[Begin ITEMS]

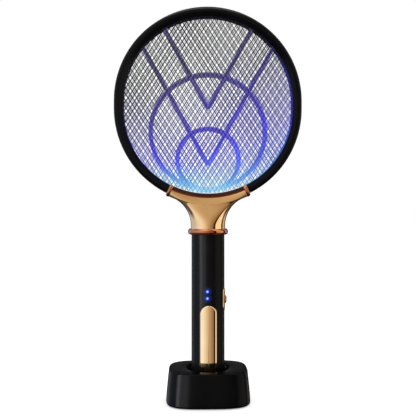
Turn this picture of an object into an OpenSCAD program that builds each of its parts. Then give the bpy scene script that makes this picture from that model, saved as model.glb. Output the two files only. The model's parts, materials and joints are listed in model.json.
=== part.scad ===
// Rechargeable electric fly swatter standing in its charging dock.
// The racket head holds three wire meshes in a two-part ring. The handle is a tube made of two
// shells, and the dock charges it through two sprung pins. Front faces -Y, up is +Z, millimetres.

/* [Head] */
// Outer radius of the head ring
head_r = 103.6; // [102:0.2:106]
// Straight run at each side that makes the ring slightly taller than wide
head_straight = 8.8; // [6:0.2:10]
// Height of the head's centre above the table
head_z = 327.2; // [325:0.1:332]
// Half of the ring's depth, front to back
ring_half_depth = 10; // [9.75:0.25:10.25]
// Radial width of the ring
ring_width = 9.9; // [9.6:0.1:10.8]
// Spacing of the mesh wires
mesh_pitch = 12; // [9:0.5:20]
// Width of one mesh wire
wire_w = 1; // [0.6:0.1:1.4]
// Angle of the wires above the horizontal
wire_angle = 57; // [45:1:65]
// Width of the V bars of the brace
brace_bar_w = 4.4; // [3:0.2:6]
// Angle of the V bars above the horizontal
brace_angle = 61; // [50:1:70]

/* [Neck] */
// Radius of the neck where it meets the collar
neck_r = 19; // [18.8:0.1:19.5]
// Half of the angle that the neck wraps round the ring
neck_wrap = 24; // [20:1:28]
// Wall thickness of the neck covers
neck_wall = 1.6; // [1.2:0.1:2]

/* [Handle] */
// Outer radius of the handle tube
handle_r = 18.4; // [18:0.1:18.6]
// Wall thickness of the handle shells
handle_wall = 2; // [1.6:0.1:2.2]
// Height of the handle's top end
handle_top = 184.2; // [180:0.1:190]
// Height of the zap button's top end
button_top = 107.5; // [100:0.5:115]
// Width of the zap button
button_w = 18; // [16:0.2:18.6]
// Direction of the mode switch, round from the front
switch_angle = 75; // [70:1:80]
// Height of the mode switch's middle
switch_z = 113; // [110:0.5:116]

/* [Dock] */
// Half of the dock's greatest width
dock_half_w = 46.2; // [42:0.1:50]
// Half of the dock's greatest depth
dock_half_d = 37.5; // [34:0.1:40]
// Height of the dock's deck
dock_h = 37; // [35:0.5:40]
// Radial gap between the handle and its socket
socket_gap = 0.5; // [0.3:0.1:0.8]
// Height of the socket's floor
socket_floor = 12; // [11.5:0.25:12.5]

/* [Hidden] */
$fn = 96;
eps = 0.05;

// Head stack, measured from the middle plane outwards
inner_r = head_r - ring_width;
pocket_r = inner_r + 2.2;
stack_r = pocket_r - 0.2;
hv_half = 0.6;
spacer_out = 3.4;
brace_out = 5.0;
grille_out = 5.8;
bevel_r = inner_r + 3.8;
ring_fillet = 4;
arc_z = head_z - head_straight / 2;
channel_in = inner_r + 4.2;
channel_out = head_r - 1.7;
channel_depth = ring_half_depth - 2.4;
boss_r = 2.2;
boss_ring_r = (channel_in + channel_out) / 2;
boss_angles = [30, 90, 150, 210, 330];
lamp_span = 40;
lead_angle = 23.5;

// Handle
inner_tube_r = handle_r - handle_wall;
cap_bottom = socket_floor + eps;
handle_bottom = cap_bottom + 4;
button_bottom = 26.5;
button_gap = 0.3;
flange_w = button_w + 2.2;
flange_front = -12.2;
flange_back = -11.2;
button_face_r = handle_r + 1.6;
board_front = -7;
board_back = -5.4;
screw_low_z = 21.5;
screw_high_z = 172;
screw_boss_r = 3.2;
battery_z = 33;
battery_r = 9.2;
battery_len = 65;
battery_y = 5.6;
led_zs = [115.4, 122.7];
led_x = -1.3;
seam = 0.3;
lead_x = 8;
lamp_lead_x = 4.4;
pad_x = 7;
pad_z = socket_floor + 1.2;
stem_bottom = 150;
stem_r = 15.2;
stem_half = 10.2;
stem_wall = 2;

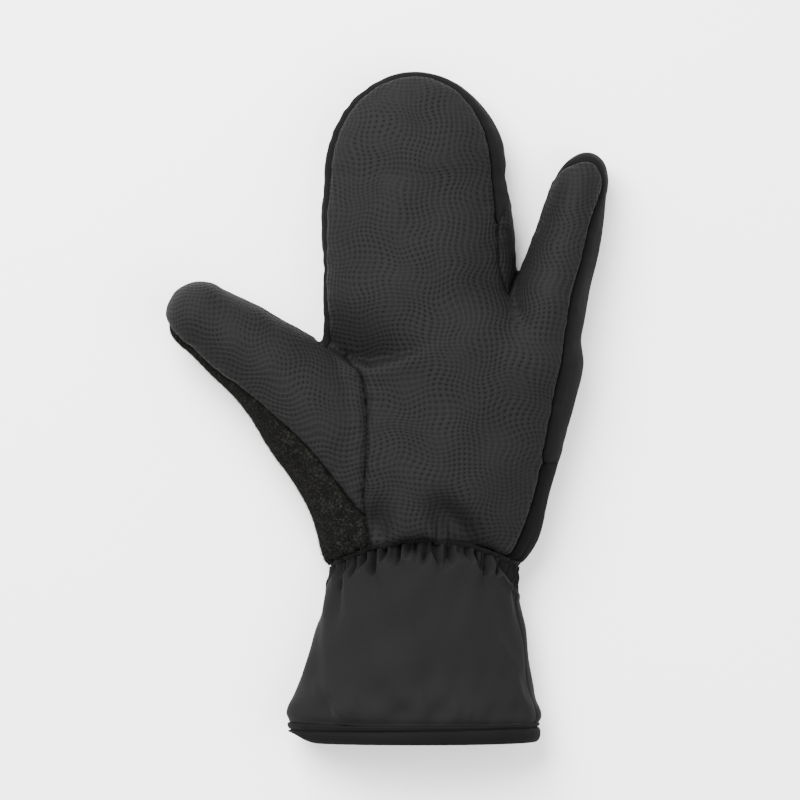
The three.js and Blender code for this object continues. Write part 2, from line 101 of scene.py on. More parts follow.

[End ITEMS]

Quote, word for word, every line from the top of the entries through the line that holds "switch_z = 113; // [110:0.5:116]".

CORRECT OUTPUT:
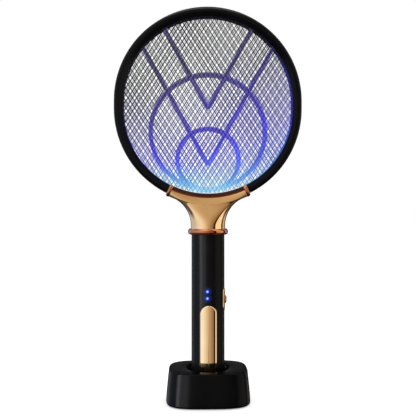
Turn this picture of an object into an OpenSCAD program that builds each of its parts. Then give the bpy scene script that makes this picture from that model, saved as model.glb. Output the two files only. The model's parts, materials and joints are listed in model.json.
=== part.scad ===
// Rechargeable electric fly swatter standing in its charging dock.
// The racket head holds three wire meshes in a two-part ring. The handle is a tube made of two
// shells, and the dock charges it through two sprung pins. Front faces -Y, up is +Z, millimetres.

/* [Head] */
// Outer radius of the head ring
head_r = 103.6; // [102:0.2:106]
// Straight run at each side that makes the ring slightly taller than wide
head_straight = 8.8; // [6:0.2:10]
// Height of the head's centre above the table
head_z = 327.2; // [325:0.1:332]
// Half of the ring's depth, front to back
ring_half_depth = 10; // [9.75:0.25:10.25]
// Radial width of the ring
ring_width = 9.9; // [9.6:0.1:10.8]
// Spacing of the mesh wires
mesh_pitch = 12; // [9:0.5:20]
// Width of one mesh wire
wire_w = 1; // [0.6:0.1:1.4]
// Angle of the wires above the horizontal
wire_angle = 57; // [45:1:65]
// Width of the V bars of the brace
brace_bar_w = 4.4; // [3:0.2:6]
// Angle of the V bars above the horizontal
brace_angle = 61; // [50:1:70]

/* [Neck] */
// Radius of the neck where it meets the collar
neck_r = 19; // [18.8:0.1:19.5]
// Half of the angle that the neck wraps round the ring
neck_wrap = 24; // [20:1:28]
// Wall thickness of the neck covers
neck_wall = 1.6; // [1.2:0.1:2]

/* [Handle] */
// Outer radius of the handle tube
handle_r = 18.4; // [18:0.1:18.6]
// Wall thickness of the handle shells
handle_wall = 2; // [1.6:0.1:2.2]
// Height of the handle's top end
handle_top = 184.2; // [180:0.1:190]
// Height of the zap button's top end
button_top = 107.5; // [100:0.5:115]
// Width of the zap button
button_w = 18; // [16:0.2:18.6]
// Direction of the mode switch, round from the front
switch_angle = 75; // [70:1:80]
// Height of the mode switch's middle
switch_z = 113; // [110:0.5:116]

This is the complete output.